[Begin]
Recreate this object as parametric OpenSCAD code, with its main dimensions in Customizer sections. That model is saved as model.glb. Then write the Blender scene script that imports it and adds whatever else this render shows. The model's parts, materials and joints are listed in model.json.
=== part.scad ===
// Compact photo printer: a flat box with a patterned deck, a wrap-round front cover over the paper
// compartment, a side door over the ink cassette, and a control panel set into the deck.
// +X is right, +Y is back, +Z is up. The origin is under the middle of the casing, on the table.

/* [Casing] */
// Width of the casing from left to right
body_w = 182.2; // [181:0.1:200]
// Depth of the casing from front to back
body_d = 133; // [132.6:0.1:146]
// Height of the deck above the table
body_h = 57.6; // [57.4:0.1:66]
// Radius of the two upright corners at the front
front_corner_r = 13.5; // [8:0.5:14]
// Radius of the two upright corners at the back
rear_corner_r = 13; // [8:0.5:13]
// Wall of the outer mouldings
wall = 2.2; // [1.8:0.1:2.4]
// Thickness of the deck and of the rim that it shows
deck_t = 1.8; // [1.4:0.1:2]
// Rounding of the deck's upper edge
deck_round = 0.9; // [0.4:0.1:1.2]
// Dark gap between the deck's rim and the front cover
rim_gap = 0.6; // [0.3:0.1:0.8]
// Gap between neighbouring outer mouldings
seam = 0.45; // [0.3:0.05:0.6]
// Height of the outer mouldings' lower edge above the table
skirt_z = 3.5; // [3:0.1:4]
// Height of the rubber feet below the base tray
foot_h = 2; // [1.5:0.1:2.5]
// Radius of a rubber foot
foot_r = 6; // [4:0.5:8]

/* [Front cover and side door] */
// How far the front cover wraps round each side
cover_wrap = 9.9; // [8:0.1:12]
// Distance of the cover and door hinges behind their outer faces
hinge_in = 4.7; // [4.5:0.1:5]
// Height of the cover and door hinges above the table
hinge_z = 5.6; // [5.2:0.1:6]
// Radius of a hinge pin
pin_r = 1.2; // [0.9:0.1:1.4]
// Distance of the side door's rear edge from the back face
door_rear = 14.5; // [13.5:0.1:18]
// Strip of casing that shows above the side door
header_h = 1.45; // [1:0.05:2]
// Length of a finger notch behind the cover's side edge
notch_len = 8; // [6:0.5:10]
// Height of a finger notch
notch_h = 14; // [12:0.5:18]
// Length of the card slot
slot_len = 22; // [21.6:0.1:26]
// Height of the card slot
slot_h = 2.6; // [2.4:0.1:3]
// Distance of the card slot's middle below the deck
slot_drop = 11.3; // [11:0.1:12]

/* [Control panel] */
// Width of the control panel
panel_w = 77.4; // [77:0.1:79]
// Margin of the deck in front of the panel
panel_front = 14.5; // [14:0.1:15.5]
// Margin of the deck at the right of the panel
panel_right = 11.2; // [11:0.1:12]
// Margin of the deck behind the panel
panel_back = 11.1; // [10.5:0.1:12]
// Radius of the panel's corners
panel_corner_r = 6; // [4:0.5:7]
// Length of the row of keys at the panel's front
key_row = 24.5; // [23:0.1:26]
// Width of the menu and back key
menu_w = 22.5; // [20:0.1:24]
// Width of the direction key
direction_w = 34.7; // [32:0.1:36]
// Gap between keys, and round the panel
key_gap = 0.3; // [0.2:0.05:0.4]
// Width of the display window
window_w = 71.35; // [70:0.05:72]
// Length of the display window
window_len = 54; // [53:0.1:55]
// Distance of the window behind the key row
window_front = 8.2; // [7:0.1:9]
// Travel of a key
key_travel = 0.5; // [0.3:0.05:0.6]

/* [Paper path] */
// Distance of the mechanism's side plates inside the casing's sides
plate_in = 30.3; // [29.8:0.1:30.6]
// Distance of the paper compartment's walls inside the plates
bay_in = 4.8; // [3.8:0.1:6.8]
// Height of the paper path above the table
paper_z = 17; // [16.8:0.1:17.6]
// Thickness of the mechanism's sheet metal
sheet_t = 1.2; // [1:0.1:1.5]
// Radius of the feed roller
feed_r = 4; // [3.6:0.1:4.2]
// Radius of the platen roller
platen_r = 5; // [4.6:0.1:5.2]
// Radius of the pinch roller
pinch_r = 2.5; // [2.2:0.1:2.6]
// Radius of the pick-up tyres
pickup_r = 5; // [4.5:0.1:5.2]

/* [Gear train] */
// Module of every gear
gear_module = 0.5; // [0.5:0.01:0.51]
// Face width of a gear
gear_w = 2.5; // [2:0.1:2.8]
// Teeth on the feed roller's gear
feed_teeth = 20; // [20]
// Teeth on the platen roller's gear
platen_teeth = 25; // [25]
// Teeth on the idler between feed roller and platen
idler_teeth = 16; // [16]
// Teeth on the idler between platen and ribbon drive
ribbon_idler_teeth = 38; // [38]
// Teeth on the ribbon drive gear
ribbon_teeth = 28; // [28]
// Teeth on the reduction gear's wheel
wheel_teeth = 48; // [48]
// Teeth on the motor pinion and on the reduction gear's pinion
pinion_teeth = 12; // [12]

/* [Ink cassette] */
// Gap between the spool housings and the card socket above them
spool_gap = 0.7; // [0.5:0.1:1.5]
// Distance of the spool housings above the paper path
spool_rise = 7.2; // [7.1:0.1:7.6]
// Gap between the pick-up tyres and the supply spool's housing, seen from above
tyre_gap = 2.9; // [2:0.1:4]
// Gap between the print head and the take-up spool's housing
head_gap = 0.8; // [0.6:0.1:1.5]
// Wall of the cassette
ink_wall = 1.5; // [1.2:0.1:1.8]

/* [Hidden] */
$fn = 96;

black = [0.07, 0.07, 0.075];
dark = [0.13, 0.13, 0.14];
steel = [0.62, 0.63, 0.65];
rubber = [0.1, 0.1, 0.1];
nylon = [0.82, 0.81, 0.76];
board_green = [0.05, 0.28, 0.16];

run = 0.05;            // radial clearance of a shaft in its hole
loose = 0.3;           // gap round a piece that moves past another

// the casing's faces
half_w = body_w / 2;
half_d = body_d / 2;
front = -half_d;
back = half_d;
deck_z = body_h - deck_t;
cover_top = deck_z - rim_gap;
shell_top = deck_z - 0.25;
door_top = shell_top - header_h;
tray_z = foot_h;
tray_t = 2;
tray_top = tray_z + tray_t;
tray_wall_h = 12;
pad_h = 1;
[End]
[Begin]
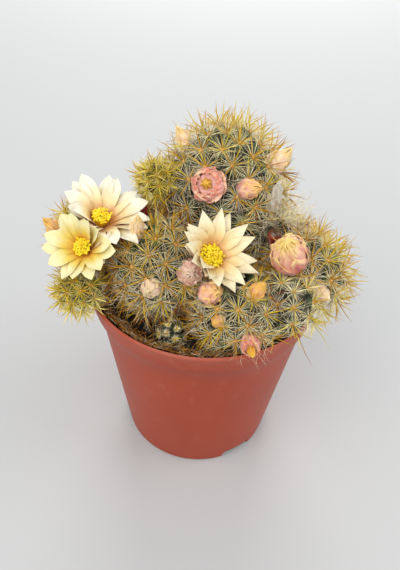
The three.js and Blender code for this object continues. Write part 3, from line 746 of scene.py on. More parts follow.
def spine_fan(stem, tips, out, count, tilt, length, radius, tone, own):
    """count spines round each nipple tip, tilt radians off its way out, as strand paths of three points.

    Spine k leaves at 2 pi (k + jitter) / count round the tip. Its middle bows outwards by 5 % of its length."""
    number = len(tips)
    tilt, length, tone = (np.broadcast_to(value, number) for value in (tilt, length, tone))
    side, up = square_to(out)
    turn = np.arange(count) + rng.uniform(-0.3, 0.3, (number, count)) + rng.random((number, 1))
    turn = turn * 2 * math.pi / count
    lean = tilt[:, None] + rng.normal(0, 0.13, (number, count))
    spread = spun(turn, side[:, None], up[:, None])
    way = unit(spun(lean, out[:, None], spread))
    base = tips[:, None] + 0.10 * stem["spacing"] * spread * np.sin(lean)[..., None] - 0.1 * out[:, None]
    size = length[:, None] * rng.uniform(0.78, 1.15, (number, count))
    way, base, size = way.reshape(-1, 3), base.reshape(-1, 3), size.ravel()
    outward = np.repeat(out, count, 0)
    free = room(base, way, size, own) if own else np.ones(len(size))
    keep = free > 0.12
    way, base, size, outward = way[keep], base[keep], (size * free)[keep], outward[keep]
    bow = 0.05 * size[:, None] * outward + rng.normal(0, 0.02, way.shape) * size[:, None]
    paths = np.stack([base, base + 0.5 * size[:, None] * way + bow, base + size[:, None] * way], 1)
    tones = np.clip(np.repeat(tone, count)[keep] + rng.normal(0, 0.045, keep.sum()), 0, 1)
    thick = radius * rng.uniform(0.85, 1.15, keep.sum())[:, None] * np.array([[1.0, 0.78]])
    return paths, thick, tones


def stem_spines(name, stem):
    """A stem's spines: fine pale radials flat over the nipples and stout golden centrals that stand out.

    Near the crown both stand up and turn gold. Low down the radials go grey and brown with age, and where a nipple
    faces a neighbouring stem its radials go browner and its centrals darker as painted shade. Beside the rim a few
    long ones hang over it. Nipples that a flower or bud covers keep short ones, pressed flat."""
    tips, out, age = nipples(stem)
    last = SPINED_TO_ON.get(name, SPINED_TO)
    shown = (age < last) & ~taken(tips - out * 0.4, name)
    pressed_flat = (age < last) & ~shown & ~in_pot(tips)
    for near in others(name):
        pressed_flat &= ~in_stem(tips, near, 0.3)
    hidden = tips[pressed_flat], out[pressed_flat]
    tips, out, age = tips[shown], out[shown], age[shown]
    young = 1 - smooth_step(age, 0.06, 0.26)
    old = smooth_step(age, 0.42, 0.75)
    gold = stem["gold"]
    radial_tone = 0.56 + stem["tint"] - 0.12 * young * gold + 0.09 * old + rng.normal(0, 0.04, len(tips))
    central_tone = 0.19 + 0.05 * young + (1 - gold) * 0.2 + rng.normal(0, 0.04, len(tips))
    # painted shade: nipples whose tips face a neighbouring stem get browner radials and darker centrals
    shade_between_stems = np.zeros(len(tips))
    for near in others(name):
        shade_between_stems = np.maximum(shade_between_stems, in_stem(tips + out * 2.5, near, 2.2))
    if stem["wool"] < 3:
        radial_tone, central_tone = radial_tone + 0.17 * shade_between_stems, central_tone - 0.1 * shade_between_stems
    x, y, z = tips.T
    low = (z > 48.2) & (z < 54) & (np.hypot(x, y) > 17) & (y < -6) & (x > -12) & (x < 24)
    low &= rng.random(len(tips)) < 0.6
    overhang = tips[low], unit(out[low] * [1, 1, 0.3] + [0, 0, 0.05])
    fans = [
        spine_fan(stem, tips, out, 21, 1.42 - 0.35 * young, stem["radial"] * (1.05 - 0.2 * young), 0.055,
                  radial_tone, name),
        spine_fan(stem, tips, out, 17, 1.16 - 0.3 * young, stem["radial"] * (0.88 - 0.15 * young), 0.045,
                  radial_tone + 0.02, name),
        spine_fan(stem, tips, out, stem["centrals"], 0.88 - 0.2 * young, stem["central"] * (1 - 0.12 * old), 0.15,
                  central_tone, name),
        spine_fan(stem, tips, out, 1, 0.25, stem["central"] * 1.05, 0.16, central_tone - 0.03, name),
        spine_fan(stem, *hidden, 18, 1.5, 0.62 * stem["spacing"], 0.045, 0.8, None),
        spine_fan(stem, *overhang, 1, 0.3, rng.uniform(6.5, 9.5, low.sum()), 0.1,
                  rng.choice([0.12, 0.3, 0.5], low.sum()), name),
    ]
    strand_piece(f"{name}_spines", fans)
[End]
**OBJECTIVE:** Both the line with "The three.js and" and the line with "of three points." belong in the answer; write them out exactly, with every line between.

**OUTPUT FOR THIS EXERCISE:**
The three.js and Blender code for this object continues. Write part 3, from line 746 of scene.py on. More parts follow.
def spine_fan(stem, tips, out, count, tilt, length, radius, tone, own):
    """count spines round each nipple tip, tilt radians off its way out, as strand paths of three points.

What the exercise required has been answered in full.